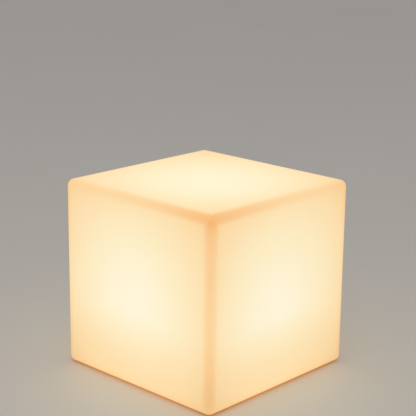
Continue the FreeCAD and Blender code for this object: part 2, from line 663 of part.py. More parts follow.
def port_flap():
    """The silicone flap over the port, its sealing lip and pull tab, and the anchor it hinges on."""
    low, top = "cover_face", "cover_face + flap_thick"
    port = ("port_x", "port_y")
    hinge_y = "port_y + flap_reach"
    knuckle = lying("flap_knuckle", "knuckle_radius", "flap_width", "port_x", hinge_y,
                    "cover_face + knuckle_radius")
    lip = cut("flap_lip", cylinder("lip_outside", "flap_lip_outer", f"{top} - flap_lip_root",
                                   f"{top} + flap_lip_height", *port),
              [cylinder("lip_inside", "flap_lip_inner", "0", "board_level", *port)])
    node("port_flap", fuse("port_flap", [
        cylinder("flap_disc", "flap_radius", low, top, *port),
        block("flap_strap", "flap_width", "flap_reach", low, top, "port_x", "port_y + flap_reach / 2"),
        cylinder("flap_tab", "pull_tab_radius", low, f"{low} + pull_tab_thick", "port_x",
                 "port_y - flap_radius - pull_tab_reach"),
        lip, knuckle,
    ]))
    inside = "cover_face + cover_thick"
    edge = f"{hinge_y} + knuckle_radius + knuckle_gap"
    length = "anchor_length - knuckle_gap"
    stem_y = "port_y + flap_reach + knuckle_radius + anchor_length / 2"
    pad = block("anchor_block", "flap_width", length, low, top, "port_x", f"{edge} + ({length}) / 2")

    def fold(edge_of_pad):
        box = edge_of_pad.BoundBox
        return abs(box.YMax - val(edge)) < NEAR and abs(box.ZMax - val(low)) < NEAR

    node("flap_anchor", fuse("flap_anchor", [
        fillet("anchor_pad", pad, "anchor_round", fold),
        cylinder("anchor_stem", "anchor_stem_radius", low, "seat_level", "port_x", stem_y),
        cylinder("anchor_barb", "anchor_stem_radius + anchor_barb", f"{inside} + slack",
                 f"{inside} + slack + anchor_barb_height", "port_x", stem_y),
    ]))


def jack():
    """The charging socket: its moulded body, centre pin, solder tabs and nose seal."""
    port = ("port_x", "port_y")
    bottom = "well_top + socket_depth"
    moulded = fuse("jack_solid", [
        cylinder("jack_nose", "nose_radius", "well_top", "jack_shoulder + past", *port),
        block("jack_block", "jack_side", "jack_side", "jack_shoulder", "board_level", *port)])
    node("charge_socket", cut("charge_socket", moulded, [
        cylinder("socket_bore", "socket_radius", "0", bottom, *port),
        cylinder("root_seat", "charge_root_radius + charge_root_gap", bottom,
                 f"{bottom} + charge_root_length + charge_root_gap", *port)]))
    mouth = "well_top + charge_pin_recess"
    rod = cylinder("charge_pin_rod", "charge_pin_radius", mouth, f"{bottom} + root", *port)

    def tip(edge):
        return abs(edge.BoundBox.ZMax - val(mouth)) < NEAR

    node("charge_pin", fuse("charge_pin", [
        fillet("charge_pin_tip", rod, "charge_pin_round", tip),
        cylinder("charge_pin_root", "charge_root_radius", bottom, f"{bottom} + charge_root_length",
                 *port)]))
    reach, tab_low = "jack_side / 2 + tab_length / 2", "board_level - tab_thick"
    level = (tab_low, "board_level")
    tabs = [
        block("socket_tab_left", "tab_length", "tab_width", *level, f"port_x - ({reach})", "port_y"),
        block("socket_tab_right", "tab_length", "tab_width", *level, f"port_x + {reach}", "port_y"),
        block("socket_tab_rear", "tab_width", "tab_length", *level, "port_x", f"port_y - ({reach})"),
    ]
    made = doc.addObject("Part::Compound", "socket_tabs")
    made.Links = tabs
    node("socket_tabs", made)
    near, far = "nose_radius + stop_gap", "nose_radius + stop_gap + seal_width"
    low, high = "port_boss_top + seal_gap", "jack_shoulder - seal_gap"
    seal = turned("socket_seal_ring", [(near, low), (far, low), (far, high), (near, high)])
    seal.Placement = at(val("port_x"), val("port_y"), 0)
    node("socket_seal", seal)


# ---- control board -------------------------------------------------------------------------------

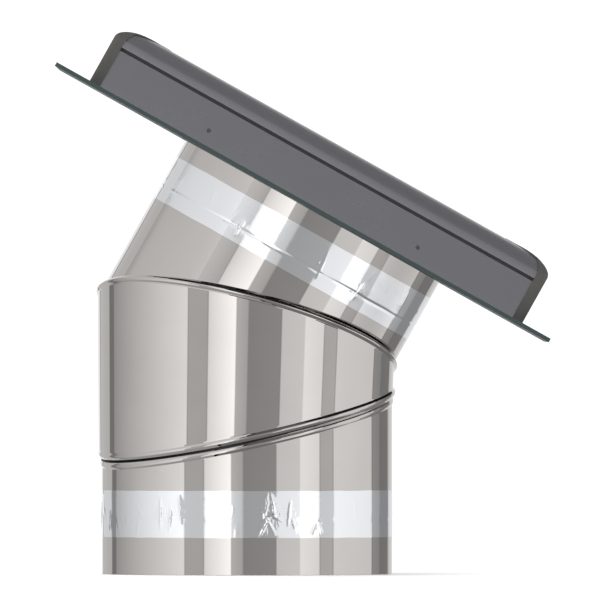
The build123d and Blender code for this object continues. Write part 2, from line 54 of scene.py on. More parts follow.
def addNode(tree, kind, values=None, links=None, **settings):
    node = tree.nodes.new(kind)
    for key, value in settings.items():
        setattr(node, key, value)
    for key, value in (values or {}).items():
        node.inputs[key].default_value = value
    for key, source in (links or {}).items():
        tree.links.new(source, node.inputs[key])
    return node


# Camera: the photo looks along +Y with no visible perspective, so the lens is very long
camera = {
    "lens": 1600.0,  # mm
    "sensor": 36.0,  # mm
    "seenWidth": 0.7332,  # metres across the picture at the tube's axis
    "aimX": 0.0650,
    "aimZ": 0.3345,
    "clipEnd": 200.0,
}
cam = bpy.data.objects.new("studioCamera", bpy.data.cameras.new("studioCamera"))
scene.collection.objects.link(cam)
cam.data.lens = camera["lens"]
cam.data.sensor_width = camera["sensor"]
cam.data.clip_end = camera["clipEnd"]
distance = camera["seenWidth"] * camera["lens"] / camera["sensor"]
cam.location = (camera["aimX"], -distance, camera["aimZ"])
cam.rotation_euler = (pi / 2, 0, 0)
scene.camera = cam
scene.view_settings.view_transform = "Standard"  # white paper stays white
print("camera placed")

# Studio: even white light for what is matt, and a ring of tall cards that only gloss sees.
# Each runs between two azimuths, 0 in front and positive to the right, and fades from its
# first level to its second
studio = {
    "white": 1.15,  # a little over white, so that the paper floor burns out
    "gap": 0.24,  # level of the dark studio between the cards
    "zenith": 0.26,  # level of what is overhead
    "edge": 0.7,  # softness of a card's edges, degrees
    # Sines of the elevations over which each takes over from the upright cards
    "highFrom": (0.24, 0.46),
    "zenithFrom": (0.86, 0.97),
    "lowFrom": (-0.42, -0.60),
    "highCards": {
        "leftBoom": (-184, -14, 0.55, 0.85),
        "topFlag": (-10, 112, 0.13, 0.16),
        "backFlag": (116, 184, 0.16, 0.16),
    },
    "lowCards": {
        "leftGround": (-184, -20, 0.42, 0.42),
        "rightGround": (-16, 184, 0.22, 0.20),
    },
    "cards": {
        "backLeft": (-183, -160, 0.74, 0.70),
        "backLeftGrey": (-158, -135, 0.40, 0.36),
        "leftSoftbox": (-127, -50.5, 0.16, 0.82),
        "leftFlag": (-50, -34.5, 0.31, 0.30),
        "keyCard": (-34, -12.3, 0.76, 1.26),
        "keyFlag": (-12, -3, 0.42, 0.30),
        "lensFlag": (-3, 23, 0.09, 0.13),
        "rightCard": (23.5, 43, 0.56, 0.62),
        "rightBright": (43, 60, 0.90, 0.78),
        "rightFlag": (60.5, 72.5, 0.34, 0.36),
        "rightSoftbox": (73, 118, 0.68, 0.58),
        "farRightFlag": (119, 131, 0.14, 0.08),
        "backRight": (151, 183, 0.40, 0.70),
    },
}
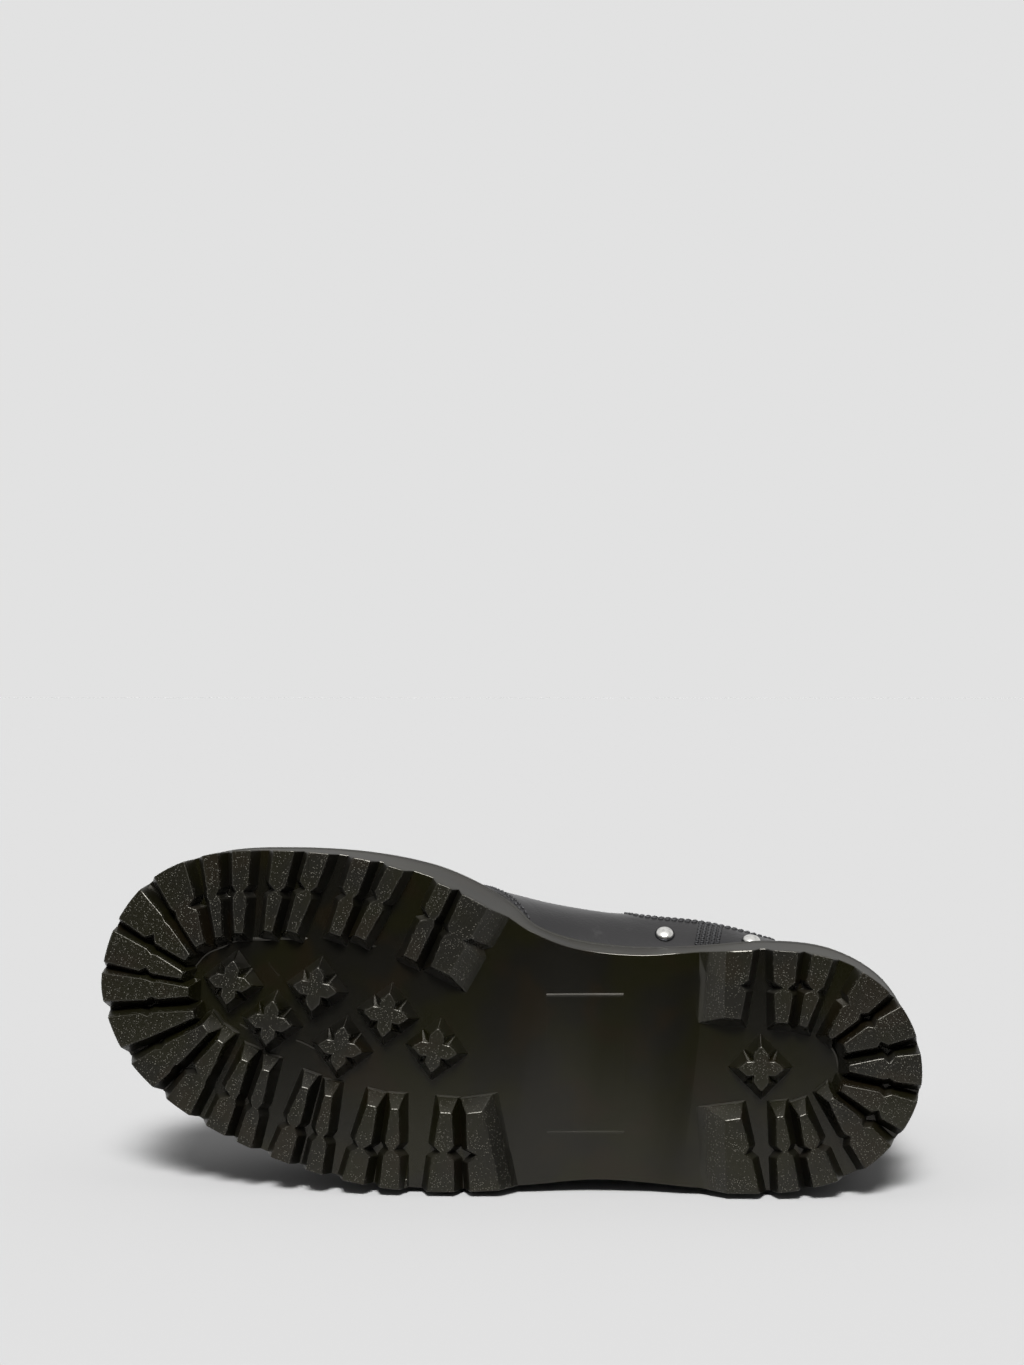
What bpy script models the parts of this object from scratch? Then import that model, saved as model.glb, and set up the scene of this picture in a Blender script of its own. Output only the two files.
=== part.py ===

◆ ◆ ◆

▸ WHAT NEEDS TO BE DONE: Repeat all the entries exactly as given.

▸ IN RESPONSE:
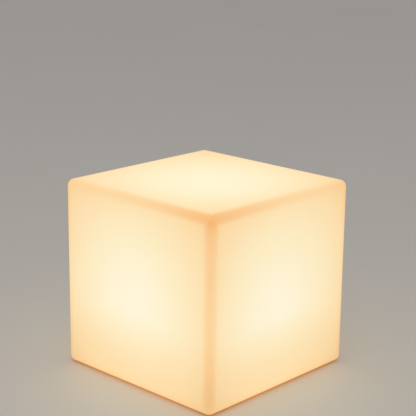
Continue the FreeCAD and Blender code for this object: part 2, from line 663 of part.py. More parts follow.
def port_flap():
    """The silicone flap over the port, its sealing lip and pull tab, and the anchor it hinges on."""
    low, top = "cover_face", "cover_face + flap_thick"
    port = ("port_x", "port_y")
    hinge_y = "port_y + flap_reach"
    knuckle = lying("flap_knuckle", "knuckle_radius", "flap_width", "port_x", hinge_y,
                    "cover_face + knuckle_radius")
    lip = cut("flap_lip", cylinder("lip_outside", "flap_lip_outer", f"{top} - flap_lip_root",
                                   f"{top} + flap_lip_height", *port),
              [cylinder("lip_inside", "flap_lip_inner", "0", "board_level", *port)])
    node("port_flap", fuse("port_flap", [
        cylinder("flap_disc", "flap_radius", low, top, *port),
        block("flap_strap", "flap_width", "flap_reach", low, top, "port_x", "port_y + flap_reach / 2"),
        cylinder("flap_tab", "pull_tab_radius", low, f"{low} + pull_tab_thick", "port_x",
                 "port_y - flap_radius - pull_tab_reach"),
        lip, knuckle,
    ]))
    inside = "cover_face + cover_thick"
    edge = f"{hinge_y} + knuckle_radius + knuckle_gap"
    length = "anchor_length - knuckle_gap"
    stem_y = "port_y + flap_reach + knuckle_radius + anchor_length / 2"
    pad = block("anchor_block", "flap_width", length, low, top, "port_x", f"{edge} + ({length}) / 2")

    def fold(edge_of_pad):
        box = edge_of_pad.BoundBox
        return abs(box.YMax - val(edge)) < NEAR and abs(box.ZMax - val(low)) < NEAR

    node("flap_anchor", fuse("flap_anchor", [
        fillet("anchor_pad", pad, "anchor_round", fold),
        cylinder("anchor_stem", "anchor_stem_radius", low, "seat_level", "port_x", stem_y),
        cylinder("anchor_barb", "anchor_stem_radius + anchor_barb", f"{inside} + slack",
                 f"{inside} + slack + anchor_barb_height", "port_x", stem_y),
    ]))


def jack():
    """The charging socket: its moulded body, centre pin, solder tabs and nose seal."""
    port = ("port_x", "port_y")
    bottom = "well_top + socket_depth"
    moulded = fuse("jack_solid", [
        cylinder("jack_nose", "nose_radius", "well_top", "jack_shoulder + past", *port),
        block("jack_block", "jack_side", "jack_side", "jack_shoulder", "board_level", *port)])
    node("charge_socket", cut("charge_socket", moulded, [
        cylinder("socket_bore", "socket_radius", "0", bottom, *port),
        cylinder("root_seat", "charge_root_radius + charge_root_gap", bottom,
                 f"{bottom} + charge_root_length + charge_root_gap", *port)]))
    mouth = "well_top + charge_pin_recess"
    rod = cylinder("charge_pin_rod", "charge_pin_radius", mouth, f"{bottom} + root", *port)

    def tip(edge):
        return abs(edge.BoundBox.ZMax - val(mouth)) < NEAR

    node("charge_pin", fuse("charge_pin", [
        fillet("charge_pin_tip", rod, "charge_pin_round", tip),
        cylinder("charge_pin_root", "charge_root_radius", bottom, f"{bottom} + charge_root_length",
                 *port)]))
    reach, tab_low = "jack_side / 2 + tab_length / 2", "board_level - tab_thick"
    level = (tab_low, "board_level")
    tabs = [
        block("socket_tab_left", "tab_length", "tab_width", *level, f"port_x - ({reach})", "port_y"),
        block("socket_tab_right", "tab_length", "tab_width", *level, f"port_x + {reach}", "port_y"),
        block("socket_tab_rear", "tab_width", "tab_length", *level, "port_x", f"port_y - ({reach})"),
    ]
    made = doc.addObject("Part::Compound", "socket_tabs")
    made.Links = tabs
    node("socket_tabs", made)
    near, far = "nose_radius + stop_gap", "nose_radius + stop_gap + seal_width"
    low, high = "port_boss_top + seal_gap", "jack_shoulder - seal_gap"
    seal = turned("socket_seal_ring", [(near, low), (far, low), (far, high), (near, high)])
    seal.Placement = at(val("port_x"), val("port_y"), 0)
    node("socket_seal", seal)


# ---- control board -------------------------------------------------------------------------------

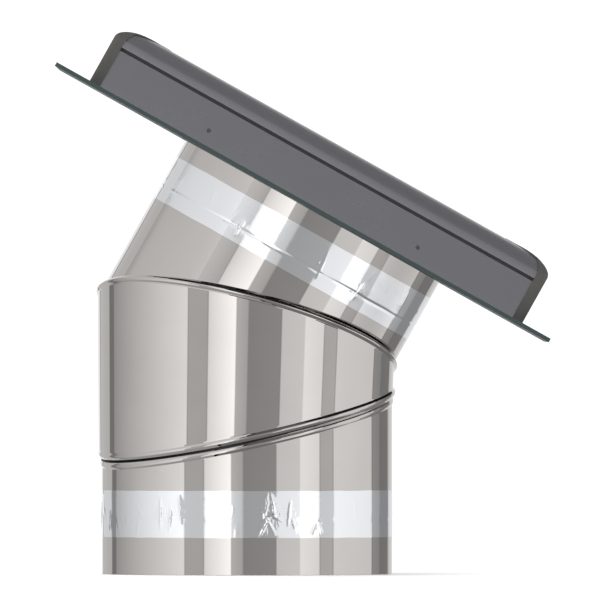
The build123d and Blender code for this object continues. Write part 2, from line 54 of scene.py on. More parts follow.
def addNode(tree, kind, values=None, links=None, **settings):
    node = tree.nodes.new(kind)
    for key, value in settings.items():
        setattr(node, key, value)
    for key, value in (values or {}).items():
        node.inputs[key].default_value = value
    for key, source in (links or {}).items():
        tree.links.new(source, node.inputs[key])
    return node


# Camera: the photo looks along +Y with no visible perspective, so the lens is very long
camera = {
    "lens": 1600.0,  # mm
    "sensor": 36.0,  # mm
    "seenWidth": 0.7332,  # metres across the picture at the tube's axis
    "aimX": 0.0650,
    "aimZ": 0.3345,
    "clipEnd": 200.0,
}
cam = bpy.data.objects.new("studioCamera", bpy.data.cameras.new("studioCamera"))
scene.collection.objects.link(cam)
cam.data.lens = camera["lens"]
cam.data.sensor_width = camera["sensor"]
cam.data.clip_end = camera["clipEnd"]
distance = camera["seenWidth"] * camera["lens"] / camera["sensor"]
cam.location = (camera["aimX"], -distance, camera["aimZ"])
cam.rotation_euler = (pi / 2, 0, 0)
scene.camera = cam
scene.view_settings.view_transform = "Standard"  # white paper stays white
print("camera placed")

# Studio: even white light for what is matt, and a ring of tall cards that only gloss sees.
# Each runs between two azimuths, 0 in front and positive to the right, and fades from its
# first level to its second
studio = {
    "white": 1.15,  # a little over white, so that the paper floor burns out
    "gap": 0.24,  # level of the dark studio between the cards
    "zenith": 0.26,  # level of what is overhead
    "edge": 0.7,  # softness of a card's edges, degrees
    # Sines of the elevations over which each takes over from the upright cards
    "highFrom": (0.24, 0.46),
    "zenithFrom": (0.86, 0.97),
    "lowFrom": (-0.42, -0.60),
    "highCards": {
        "leftBoom": (-184, -14, 0.55, 0.85),
        "topFlag": (-10, 112, 0.13, 0.16),
        "backFlag": (116, 184, 0.16, 0.16),
    },
    "lowCards": {
        "leftGround": (-184, -20, 0.42, 0.42),
        "rightGround": (-16, 184, 0.22, 0.20),
    },
    "cards": {
        "backLeft": (-183, -160, 0.74, 0.70),
        "backLeftGrey": (-158, -135, 0.40, 0.36),
        "leftSoftbox": (-127, -50.5, 0.16, 0.82),
        "leftFlag": (-50, -34.5, 0.31, 0.30),
        "keyCard": (-34, -12.3, 0.76, 1.26),
        "keyFlag": (-12, -3, 0.42, 0.30),
        "lensFlag": (-3, 23, 0.09, 0.13),
        "rightCard": (23.5, 43, 0.56, 0.62),
        "rightBright": (43, 60, 0.90, 0.78),
        "rightFlag": (60.5, 72.5, 0.34, 0.36),
        "rightSoftbox": (73, 118, 0.68, 0.58),
        "farRightFlag": (119, 131, 0.14, 0.08),
        "backRight": (151, 183, 0.40, 0.70),
    },
}
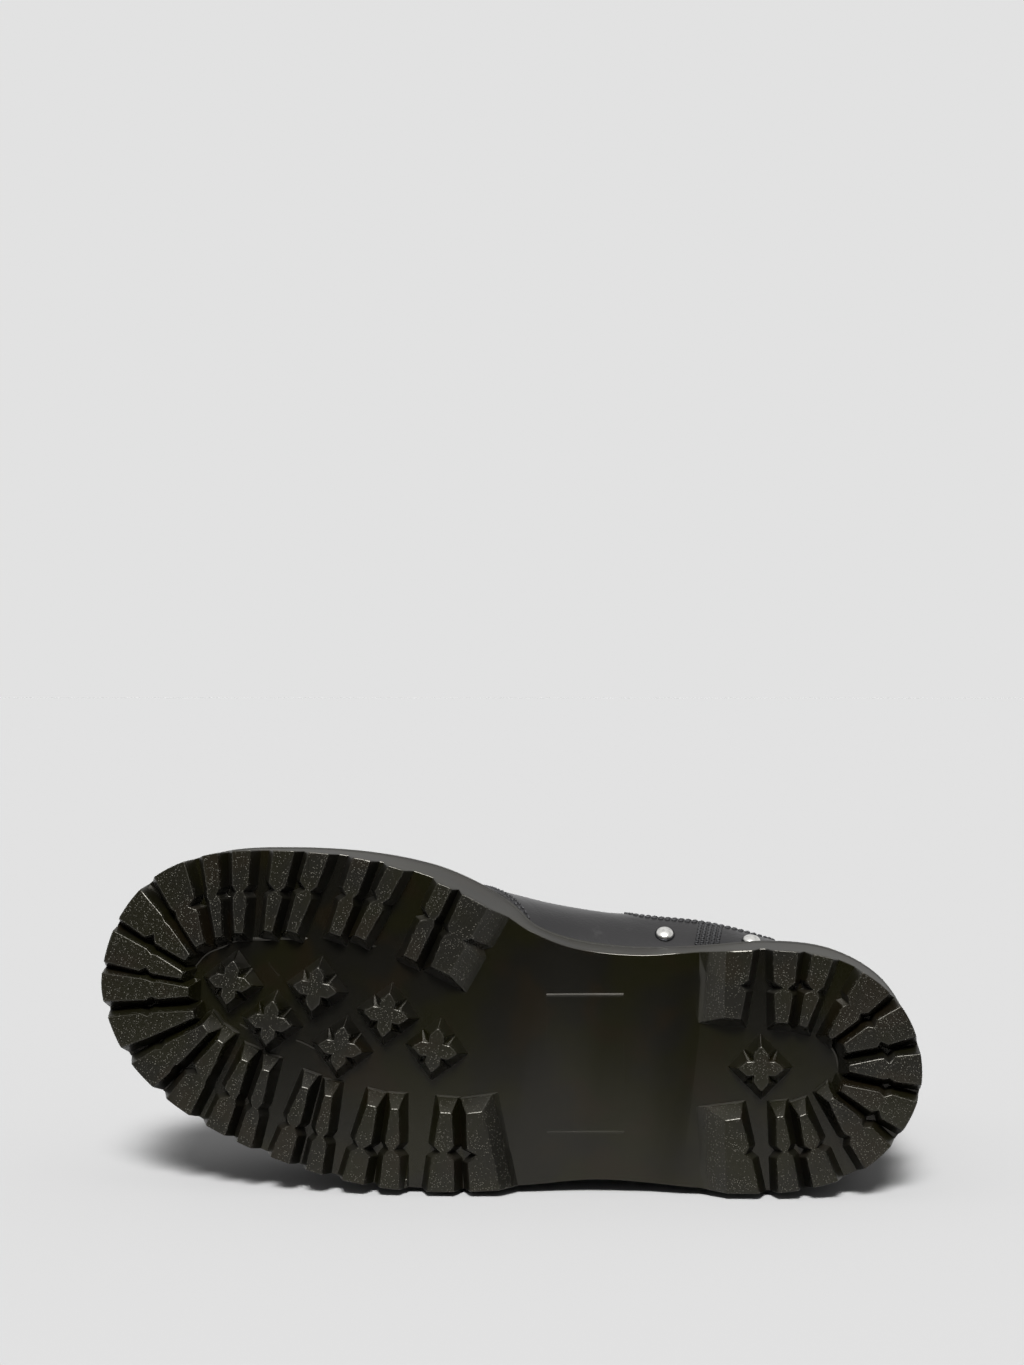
What bpy script models the parts of this object from scratch? Then import that model, saved as model.glb, and set up the scene of this picture in a Blender script of its own. Output only the two files.
=== part.py ===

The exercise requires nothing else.